Ultimamente tenho sido levada, em situações diferentes e em horários diferentes, para lá da linha de comboio na zona do Cais do Sodré. Um passeio de bicicleta de manhã, em dificuldades extremas para não derrubar estrangeiros a fotografar o rio, uma noite de copos nos bares da zona, que acaba sempre em conversas em frente ao rio (obrigada Outono-Verão), um almoço de peixe por aqueles restaurantes e, recentemente, um jantar no Lisboa Rio, numa noite de fim-de-semana.
O espaço é conhecido de outras épocas – foi, durante anos, o Bar do Rio e foi, durante meses, o Station, restaurante-disco pan-asiático – e é agora de novo um restaurante/clube, com uma bonita esplanada virada para a água e a doca onde atracam os cacilheiros. Perfeito para um almoço, fotogénico para um fim de tarde, também apetecível ao jantar, mas com uma esplanada a pedir iluminação e mais vida.
Aliás, todo o restaurante precisa de vida. Não dos colaboradores, todos extremamente simpáticos, a perguntar vezes suficientes (demasiadas, até), se estamos a gostar dos pratos, mas de mais gente a circular (havia quatro mesas ocupadas para além da nossa). E no minuto em que me sentei, olhei à volta e vi a sala semi vazia, mas com aquela belíssima vista, fui de imediato transportada para as Docas. Sim, esse complexo de restaurantes e bares onde ainda é fácil encontrar uma mesa livre quando o resto da cidade está à pinha e só aceita jantares lá para as onze da noite.
Quanto à comida, confirmaram-me, está nas mãos de Telmo Frias desde a abertura, no arranque do ano, chef que trabalhou no restaurante de José Cordeiro do Terreiro do Paço. Segundo um texto desta mesma publicação, aposta numa cozinha portuguesa mais evoluída, onde os ingredientes são cozinhados o mínimo possível. Num dos casos, o do acompanhamento do atum grelhado, vinha mesmo quase cru. Falo de uma cama de batatas aos cubos, claramente a precisar de mais tempo de cozedura. Quanto ao atum em si (20€), um naco metade em nacos, metade inteiro (lá está a nouvelle cuisine), sem grande graça, algo seco, regado com um azeite com pesto e pedaços de tomate.
Nos pratos principais provou-se também um risoto de lavagante (24,50€), prato pouco nacional, mas ainda assim com um bicho saboroso, a vir inteiro, sem casca, em cima do risoto a dois-três minutos de estar mesmo no ponto. Pena.
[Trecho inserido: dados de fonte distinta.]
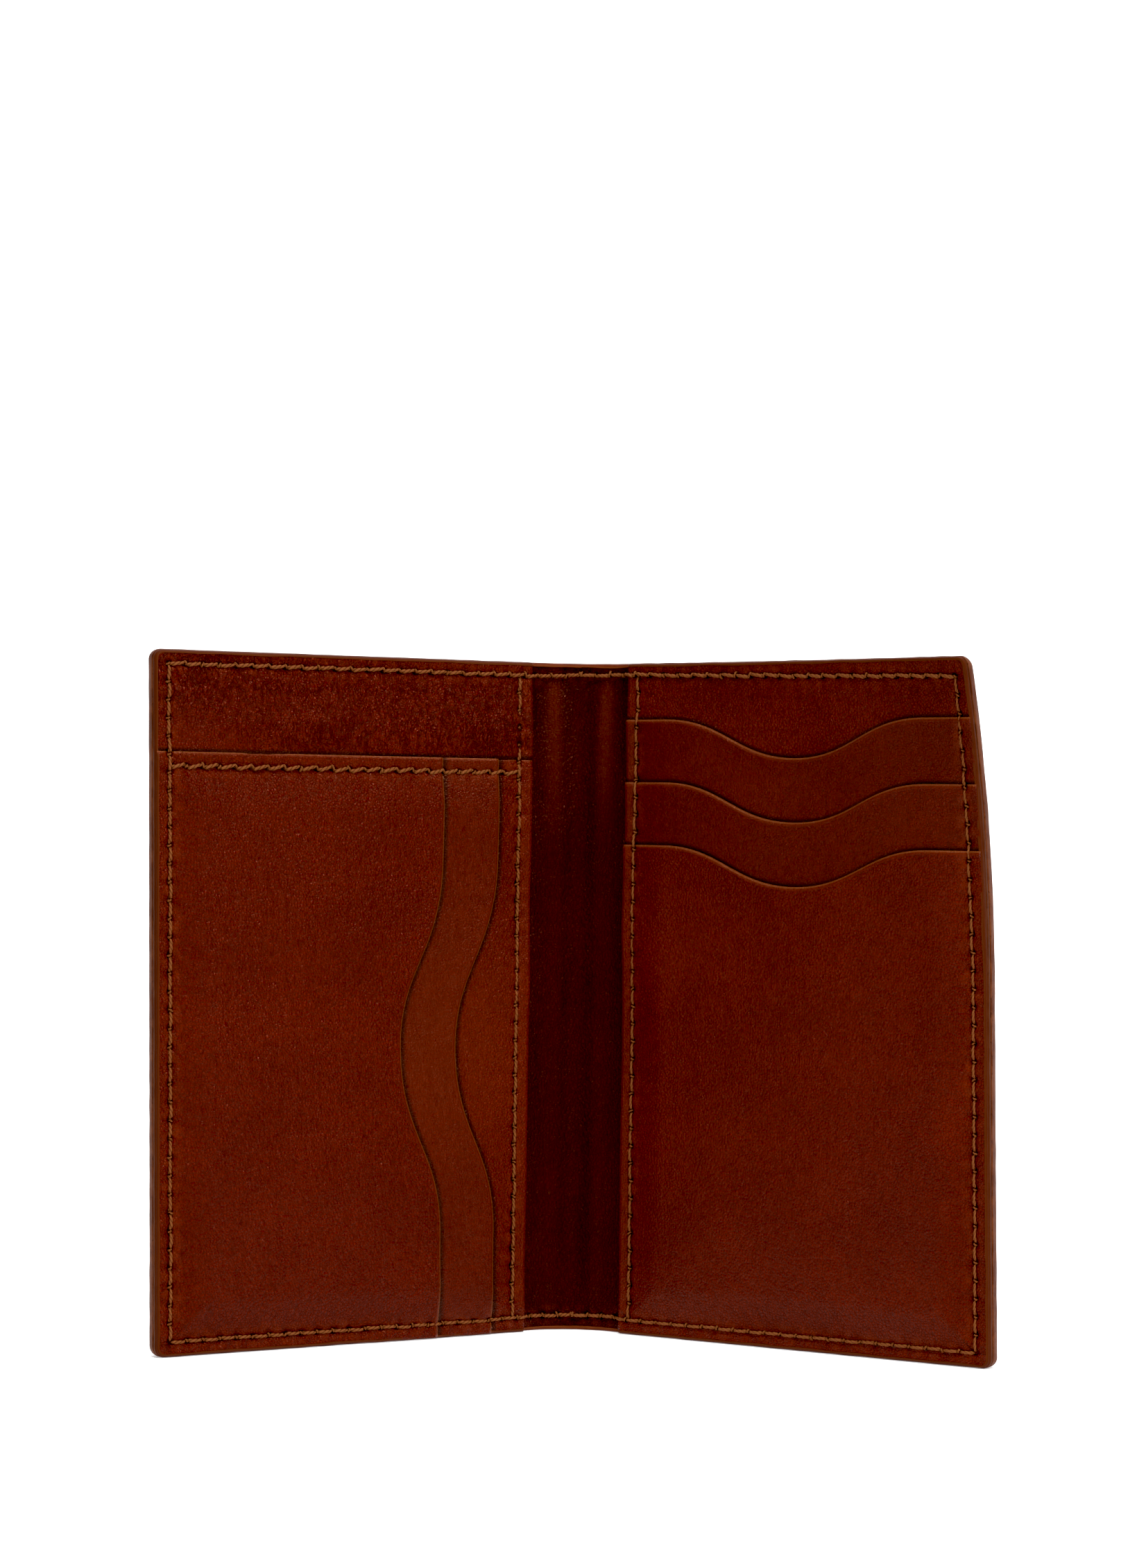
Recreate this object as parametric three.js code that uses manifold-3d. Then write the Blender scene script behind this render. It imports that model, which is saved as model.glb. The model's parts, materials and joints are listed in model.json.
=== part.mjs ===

Bom o sabor a marisco, bem casado com o queijo e outros temperos.
Banais os legumes ao carvão (5€), vindos de um forno a carvão da cozinha, a curgete e a beringela no ponto, os brócolos e a couve-flor muito duros e sem grande sabor [fosse eu dona do estabelecimento e usaria legumes mais nobres, mesmo que isso implicasse subir o preço]. Desinteressantes as batatas bravas (4€), ou devo dizer os gomos de batata frita com casca e nico de maionese a precisar de alho, tomate e picante.
O melhor da noite foi mesmo o creme de maracujá com suspiros e caramelo (5,50€), servido num copo (sai mais um toque de nouvelle cuisine). Uma sobremesa perfeitamente equilibrada entre o creme do maracujá, o estaladiço dos suspiros e um leve toque a caramelo.
Não chega, contudo, para salvar uma refeição onde se pedem preços altos, 80€ duas pessoas com vinho, o que se cria de novo não cumpre, e a aposta em bons produtos não sobressai particularmente em nenhum prato. Dali a noite poderia ter continuado para o andar de cima, onde o club, dizem, abre por volta da uma da manhã, quando os últimos clientes terminam o jantar. Mas às 23.30, pessoas nem vê-las, ambiente mais de domingo à noite do que de “friyay”. Hei-de voltar a ser levada para lá da linha de comboio, mas não sei se para jantar no Lisboa Rio
*As críticas da Time Out dizem respeito a uma ou mais visitas feitas pelos críticos da revista, de forma anónima, à data de publicação em papel. Não nos responsabilizamos nem actualizamos informações relativas a alterações de chef, carta ou espaço. Foi assim que aconteceu.